ARTS has developed its own retail-focused standards, called XML schemas, for packaging and sending data around a service-oriented architecture. ARTS makes these schemas available for free download from its website, nrf-arts.org. “We're getting a high adoption of our 18 schemas,” which include those for POS, stored value, digital receipt and customer loyalty, said Mader. Big Lots is employing ARTS XML schemas in its data warehouse retrofit, said Wilmer.

ARTS is also developing services for POS peripheral devices such as printers and scanners in connection with its Unified POS standard.

Riding the Bus

The ARTS SOA Blueprint suggests a list of other technologies retailers need to implement SOA. These include a business process designer, used to put services in place to support a business objective; a registry, or library where services can be found; an enterprise service bus (ESB), which allows services to be accessed; business process execution language (BPEL), used to call services in the right order; services management, used for security and to check performance; and business activity monitoring.

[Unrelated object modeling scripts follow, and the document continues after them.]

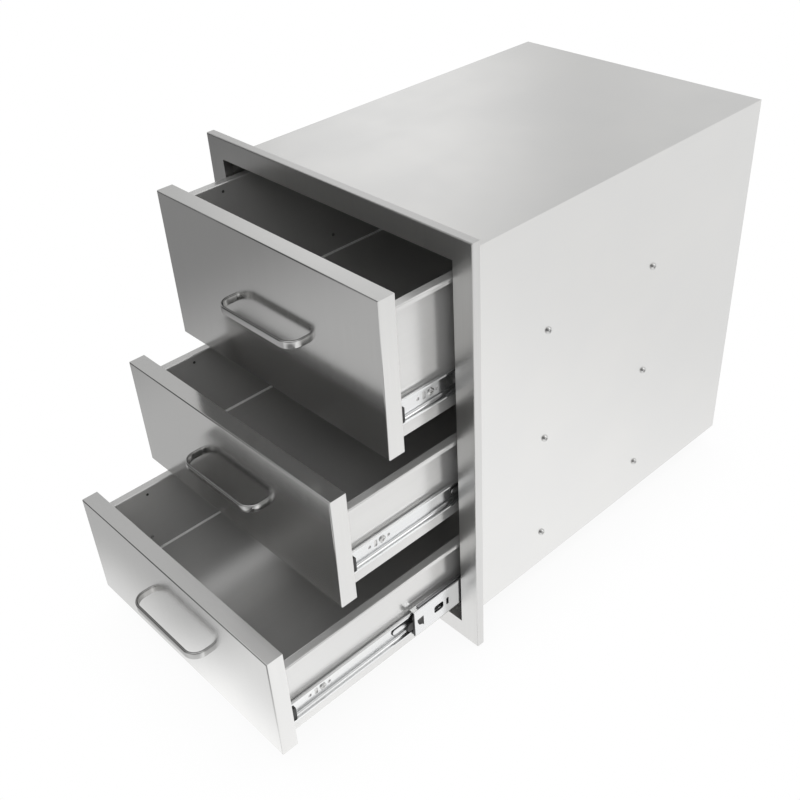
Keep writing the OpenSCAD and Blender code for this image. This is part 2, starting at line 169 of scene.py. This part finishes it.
WIDE_STROKES = 0.22           # scale of the wider strokes, as a share of the fine ones'
FINE_WEIGHT = 0.6             # weight of the fine strokes, the wider ones have the rest
CLOUD_SCALE = 7.0             # broad cloudy change of tone, in patches per metre
CLOUD_SHARE = 0.5             # how much of it is mixed in at most
CLOUD_TONE = 0.97             # its tone, as a share of the finish's
CLOUD_ROUGHNESS = 0.02        # its change of roughness, up and down
SHEET_SCALE = 5.0             # waves of an uneven sheet, in waves per metre
BRIGHTEST = 0.95              # no stroke is paler
SMOOTHEST = 0.04              # and none is smoother


def steel(name, tone, roughness, grain, lines=900.0, depth=0.012, contrast=0.06, spread=0.05, wave=0.0,
          anisotropy=0.0, metallic=1.0, tint=STEEL_TINT):
    """Sheet or strip of stainless steel. grain is how the noise is stretched: small along the brushing.
    lines is the fineness of the brushing, depth its bump in mm, contrast and spread the change of tone and
    of roughness from stroke to stroke, and wave the bump in mm of the uneven sheet. Where there is
    anisotropy, it is that of upright strokes."""
    m, g = new_graph(name)
    place = g.add("ShaderNodeTexCoord").outputs["Object"]
    fine = g.noise(place, lines, grain, detail=3.0, rough=0.62)
    wide = g.noise(place, lines * WIDE_STROKES, grain, detail=2.0, rough=0.5, offset=(3.1, 7.7, 1.3))
    clouds = g.noise(place, CLOUD_SCALE, detail=3.0, rough=0.55, offset=(11.0, 4.0, 9.0))
    strokes = g.math("ADD", g.math("MULTIPLY", fine, FINE_WEIGHT), g.math("MULTIPLY", wide, 1 - FINE_WEIGHT))
    shade = g.mix(g.ramp(strokes, 0.3, 0.7, 0.0, 1.0), rgb(tone * (1 - contrast), tint),
                  rgb(min(tone * (1 + contrast), BRIGHTEST), tint))
    shade = g.mix(g.ramp(clouds, 0.3, 0.7, 0.0, CLOUD_SHARE), shade, rgb(tone * CLOUD_TONE, CLOUD_TINT))
    rough = g.math("ADD", g.ramp(strokes, 0.25, 0.75, roughness - spread, roughness + spread),
                   g.ramp(clouds, 0.3, 0.7, -CLOUD_ROUGHNESS, CLOUD_ROUGHNESS))
    s = g.add("ShaderNodeBsdfPrincipled")
    s.inputs["Metallic"].default_value = metallic
    s.inputs["Anisotropic"].default_value = anisotropy
    g.link(shade, s.inputs["Base Color"])
    g.link(g.math("MAXIMUM", rough, SMOOTHEST), s.inputs["Roughness"])
    normal = g.bump(strokes, depth * MM)
    if wave:
        sheet = g.noise(place, SHEET_SCALE, detail=1.0, rough=0.4, offset=(1.0, 6.0, 2.0))
        normal = g.bump(sheet, wave * MM, normal)
    g.link(normal, s.inputs["Normal"])
    if anisotropy:
        upright = g.add("ShaderNodeCombineXYZ")
        upright.inputs["Z"].default_value = 1.0
        g.link(upright.outputs[0], s.inputs["Tangent"])
    g.surface(s)
    return m


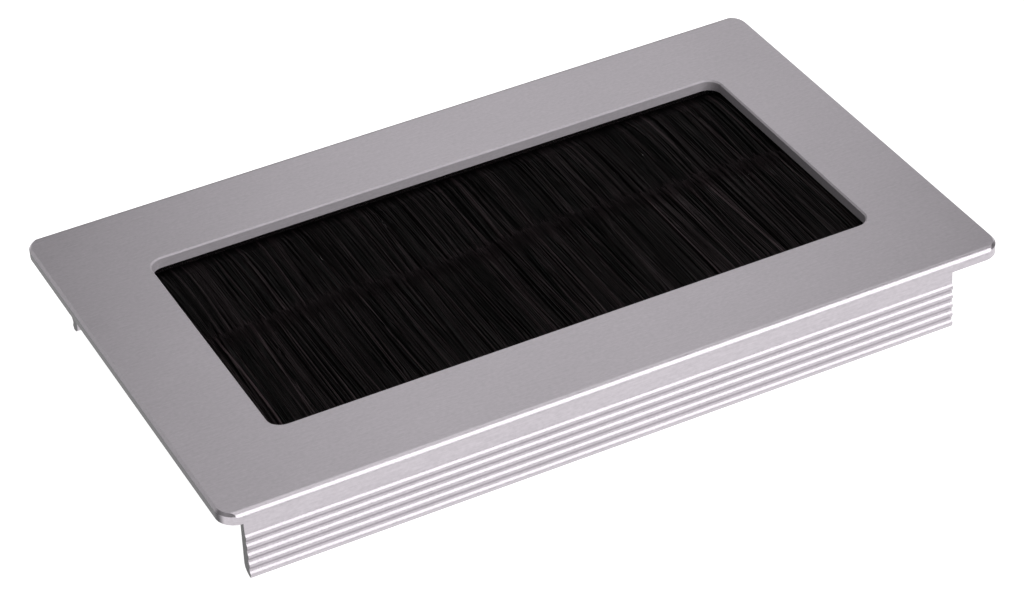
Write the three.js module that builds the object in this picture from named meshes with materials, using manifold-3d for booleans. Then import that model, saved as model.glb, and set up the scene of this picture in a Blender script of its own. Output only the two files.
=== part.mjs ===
// Rectangular desk grommet: an extruded aluminium frame with two ribbed legs, and two
// black strip brushes whose bristles meet across the cable opening.
//
// Millimetres. +X runs along the long side, +Y goes from the ribbed front skirt towards the
// rear flange, and +Z is up. The origin is the centre of the footprint, level with the feet
// of the legs, so that the part stands on the plane z = 0.

import * as THREE from "three";
import { mergeVertices } from "three/addons/utils/BufferGeometryUtils.js";
import Module from "manifold-3d";

const wasm = await Module();
wasm.setup();

// ---------------------------------------------------------------- driving dimensions

// Top plate
const PLATE_LENGTH = 160;
const PLATE_DEPTH = 100;
const PLATE_THICKNESS = 2.3;
const CORNER_RADIUS = 4;
const SHOULDER_RADIUS = 1.3;
const END_CHAMFER = 0.5;

// Cable opening, milled through the plate a little to the right of its middle
const OPENING_LENGTH = 125;
const OPENING_OFFSET = 0.7;
const OPENING_DEPTH = 60.6;
const OPENING_RADIUS = 3;
const OPENING_BEVEL = 0.3;

// Legs of the extrusion, milled away near both ends of the plate
const LEG_DROP = 12.2;
const LEG_TOP_THICKNESS = 1.5;
const LEG_FOOT_THICKNESS = 2.3;
const LEFT_OVERHANG = 3.7;
const RIGHT_OVERHANG = 11.3;
const REAR_FLANGE = 13.2;
const TOE_HEIGHT = 1.8;
const TOE_WIDTH = 0.3;

// Ribs on the outer face of each leg
const RIB_COUNT = 5;
const RIB_HEIGHT = 0.4;
const SMOOTH_BAND = 4.5;
const LAST_CREST_HEIGHT = 0.7;

// Grooves under the plate that hold the strip brushes
const LEDGE_THICKNESS = 1.5;
const HOOK_HEIGHT = 0.5;
const HOOK_SETBACK = 0.2;
const WEB_THICKNESS = 1.9;

// Strip brushes: a folded steel channel, a core wire and the bristles doubled over it
const CHANNEL_HEIGHT = 4.2;
const CHANNEL_DEPTH = 3.4;
const CHANNEL_WALL = 0.5;
const STRIP_INSET = 1;
const WIRE_DIAMETER = 1;
const TIP_SPREAD = 0.7;
const SEAM_Y = 4.5;
const OPENING_TUFTS = 8;

// Set screws that clamp each strip brush in its groove
const SCREW_DIAMETER = 2.5;
const SCREW_LENGTH = 2.4;
const SCREW_SPACING = 100;
const SOCKET_ACROSS_FLATS = 1.3;
const SOCKET_DEPTH = 1.2;

// Named clearances
const SLIDE_CLEARANCE = 0.15;
const THREAD_CLEARANCE = 0.1;
const WIRE_CLEARANCE = 0.1;
const BRISTLE_GAP = 0.3;
const FOLD_GAP = 0.2;
const TUFT_GAP = 0.2;
const SEAM_GAP = 0.6;
const OPENING_GAP = 0.3;

// Curve fineness
const RIB_STEPS = 16;
const TOE_STEPS = 6;
const SHOULDER_STEPS = 12;
const CORNER_STEPS = 12;
const ROUND_STEPS = 24;

// How solids are joined: how far a leg reaches up into the plate, and how close two vertices
// must be to be the same one.
const ROOT_DEPTH = 0.8;
const WELD_TOLERANCE = 1e-5;

// ---------------------------------------------------------------- derived dimensions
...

Several retailers have invested in an ESB as a key SOA building block. Ahold USA purchased an ESB from Tibco, Palo Alto, Calif., to link applications and deliver data elements to applications, while Giant Eagle's ESB is from Oracle. In his NRFtech presentation, Wilmer said Big Lots is using an “ESB approach to integration” for its SAP implementation.

Dorf acknowledged that SOA can be “quite expensive” and time-intensive to implement “soup to nuts.” However, he added, it's possible to “smart small” and then add pieces incrementally.

In his NRFtech speech, Wilmer of Big Lots advised retailers to “align your SOA initiative with upcoming business projects” and “work through your business and IT strategic plan to see how you can layer in SOA each year with each project.”